The ur-story here that Will and Jake ultimately encounter is a meltdown of tales into a kind of alphabet soup, or a mother of all fairy tales, but it's really not very good, not nearly as lasting or resonant as the real thing: It's something about a sleeping beauty (a queen, though, not a princess) who demands of the mirror on the wall that she be the fairest of them all, except of course she looks like a corpse on a particularly bad day. The mirror then shows her Monica Bellucci, and who wouldn't prefer to look like Monica Bellucci rather than a corpse? It seems she's got some conspiracy going with a huntsman (the hero of "Little Red Riding Hood," remember, here converted into an all-purpose villain and werewolf), which involves absconding with village virgins to restore her outside-the-mirror beauty. Agh! It's completely arbitrary; it has no precedent or antecedent in the classical canon. It would have been much better if Gilliam and Kruger or whoever was making the decisions (rumors persist that Miramax/Dimension honchos Harvey and Bob Weinstein had an undue influence on the production) had selected not images from a batch of stories but the dramatic structure of one or two of the more famous ones; that's why they've lasted, that's why they're famous. It's not an accident that a thousand years after its creation children are still thrilling to "Sleeping Beauty" or "Little Red Riding Hood" or "Hansel and Gretel."

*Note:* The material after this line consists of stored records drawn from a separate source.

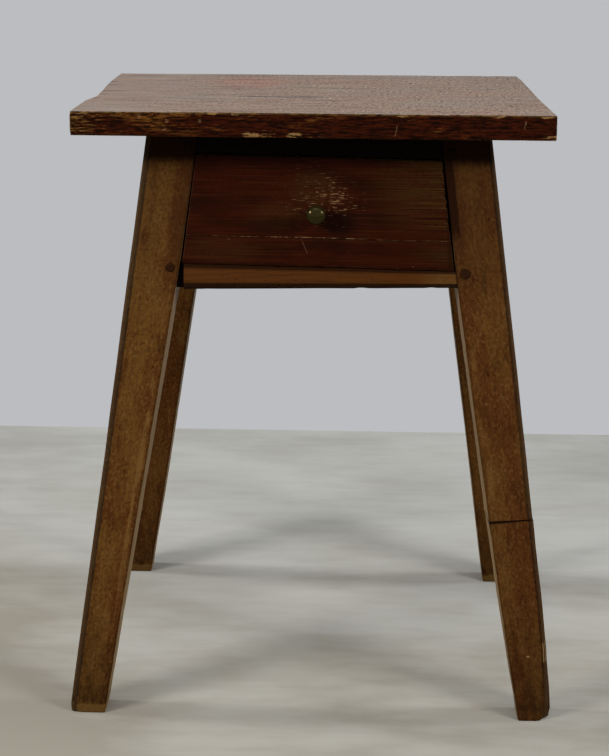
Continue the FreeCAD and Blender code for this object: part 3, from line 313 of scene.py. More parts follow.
def rows_of(collection, name):
    """One vector for each item of a mesh's collection."""
    flat = np.empty(len(collection) * 3)
    collection.foreach_get(name, flat)
    return flat.reshape(-1, 3)


def push_in(piece, depth):
    """Moves each point of a piece inwards along its normal by its own depth."""
    normals = rows_of(piece.data.vertex_normals, "vector")
    points = rows_of(piece.data.vertices, "co") - normals * np.maximum(depth, 0)[:, None]
    piece.data.vertices.foreach_set("co", points.ravel())
    piece.data.update()


def note(piece, name, values):
    """Keeps one number for each point, for the finish to read."""
    attribute = piece.data.attributes.new(name, "FLOAT", "POINT")
    attribute.data.foreach_set("value", np.asarray(values, np.float32))


def wear(points, arris, along, seed, slow=0.0003, chips=0.0014):
    """Depth of slow hollows all over a board and of small chips near its arrises, longer along the grain."""
    hollow_size, chip_size, chip_length, chip_reach, sound = 0.05, 0.0035, 0.013, 0.0035, 0.62
    cell = np.full(3, chip_size)
    cell[along] = chip_length
    hollows = slow * value_noise(points, hollow_size, seed)
    near = np.clip(1 - arris / chip_reach, 0, 1)
    bites = np.clip(value_noise(points, cell, seed + 1) - sound, 0, None) / (1 - sound)
    return hollows + chips * bites * near


# --------------------------------------------------------------------------- finishes as expressions


class Shade:
    """A socket of a finish. Sums and products of these add the Math nodes."""

    def __init__(self, finish, socket):
        self.finish = finish
        self.socket = socket

    def __add__(self, other):
        return self.finish.maths("ADD", self, other)

    def __radd__(self, other):
        return self.finish.maths("ADD", other, self)

    def __sub__(self, other):
        return self.finish.maths("SUBTRACT", self, other)

    def __rsub__(self, other):
        return self.finish.maths("SUBTRACT", other, self)

    def __mul__(self, other):
        return self.finish.maths("MULTIPLY", self, other)

    def __rmul__(self, other):
        return self.finish.maths("MULTIPLY", other, self)

    def __truediv__(self, other):
        return self.finish.maths("DIVIDE", self, other)

    def __pow__(self, other):
        return self.finish.maths("POWER", self, other)

    def __abs__(self):
        return self.finish.maths("ABSOLUTE", self)


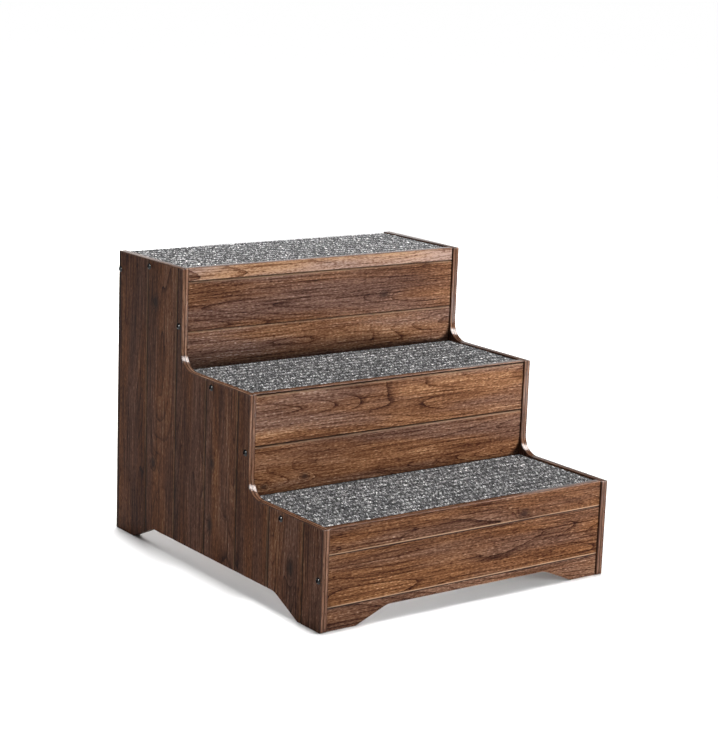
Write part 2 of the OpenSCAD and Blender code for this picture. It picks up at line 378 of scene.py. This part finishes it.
# each list maps a noise's value to what it multiplies the yarn's shade by
PLY_TONES = [(0.10, 0.08), (0.40, 0.60), (0.70, 1.25), (0.90, 2.20)]
FIBRE_TONES = [(0.30, 0.60), (0.70, 1.35)]
CLOUD_TONES = [(0.30, 0.90), (0.70, 1.10)]


def carpet_yarn():
    """Mottled yarn. Each loop's own shade, with painted shade down its sides and in the gaps and each
    carpet's painted lightness, is stored on the mesh; its plies and fibres vary more.
    """
    s = Shader("carpet_yarn")
    shade = s.add("ShaderNodeAttribute", {}, attribute_name="yarn").outputs["Color"]
    sway = s.noise(s.scaled(420.0, 260.0, 1.0), 2.0)
    ragged = [s.total(c, s.centred(sway, reach)) for c, reach in zip(s.place(), PLY_SWAY)]
    cell = s.vector(*(s.math("FLOOR", s.math("DIVIDE", c, size)) for c, size in zip(ragged, PLY)))
    ply = s.split(s.add("ShaderNodeTexWhiteNoise", {"Vector": cell}).outputs["Color"])[0]
    fibre = s.noise(s.scaled(1300.0, 800.0, 800.0), 2.0, 0.7)
    cloud = s.noise(s.scaled(9.0, 24.0, 1.0), 3.0)
    for value, stops in ((ply, PLY_TONES), (fibre, FIBRE_TONES), (cloud, CLOUD_TONES)):
        colour = s.ramp(value, [(at, (grey, grey, grey)) for at, grey in stops])
        shade = s.mix(1.0, shade, colour, "MULTIPLY")
    return s.finish(Base_Color=shade, Roughness=0.92, Specular_IOR_Level=0.12,
                    Sheen_Weight=0.15, Sheen_Roughness=0.5, Normal=s.bump(fibre, 0.25 * MM, 0.6))


# ---------- meshes ----------

def piece_from(name, vertices, faces, material):
    """A new smooth-shaded mesh object."""
    mesh = bpy.data.meshes.new(name)
    mesh.from_pydata(vertices, [], faces)
    mesh.validate()
    mesh.materials.append(material)
    mesh.polygons.foreach_set("use_smooth", [True] * len(mesh.polygons))
    piece = bpy.data.objects.new(name, mesh)
    bpy.context.scene.collection.objects.link(piece)
    return piece


def settle(piece, node):
    """The piece stands for that CAD node and rides on the one body."""
    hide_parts(node)
    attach(piece, "root")


def arc(centre, radius, start, end, steps):
    """Points on an arc in a plane, from start to end in degrees."""
    angles = np.radians(np.linspace(start, end, steps + 1))
    return [(centre[0] + radius * math.cos(a), centre[1] + radius * math.sin(a)) for a in angles]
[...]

Into this miasma bumble the two German boys, under French and Italian stewardship and accompanied for some reason by the wondrous British actress Lena Headey (great in "Aberdeen" a few years back) doing her own kind of wolf-girl impersonation. It feels as if too much attention by far was paid to the overall physical production and not nearly enough to the tensions and the structure of the story.
Then there are the performances, or rather, then there aren't the performances. Ledger's is awful; he hardly registers. He should have been replaced by someone who did. Damon does a game impersonation of a British schoolboy as an early-19th-century German folklorist and proves that even at the advanced age of 34, he'd have made a pretty good Harry Potter. Unfortunately, no one seems to have told him that his movie wasn't "Harry Potter and the Python of Monty." Headey isn't given enough to do, Bellucci's contribution is far more an appearance than a performance; no one else makes much of an impression.
Gilliam does two things well: mud and trees. We have a sense of a monochrome world built upon a slick, insubstantial, gloppy skin of gooey slipperiness. Someone get this guy a movie set in the mud bath of all times, World War I; he'd be a natural. The trees, the rocks, the stones of his natural world are again the most expressive things in this world. They have a personality and a level of menace his story and performers never begin to achieve.
The Brothers Grimm (110 minutes, at area theaters) is rated PG-13 for innuendo of violence to children and mild fighting sequences.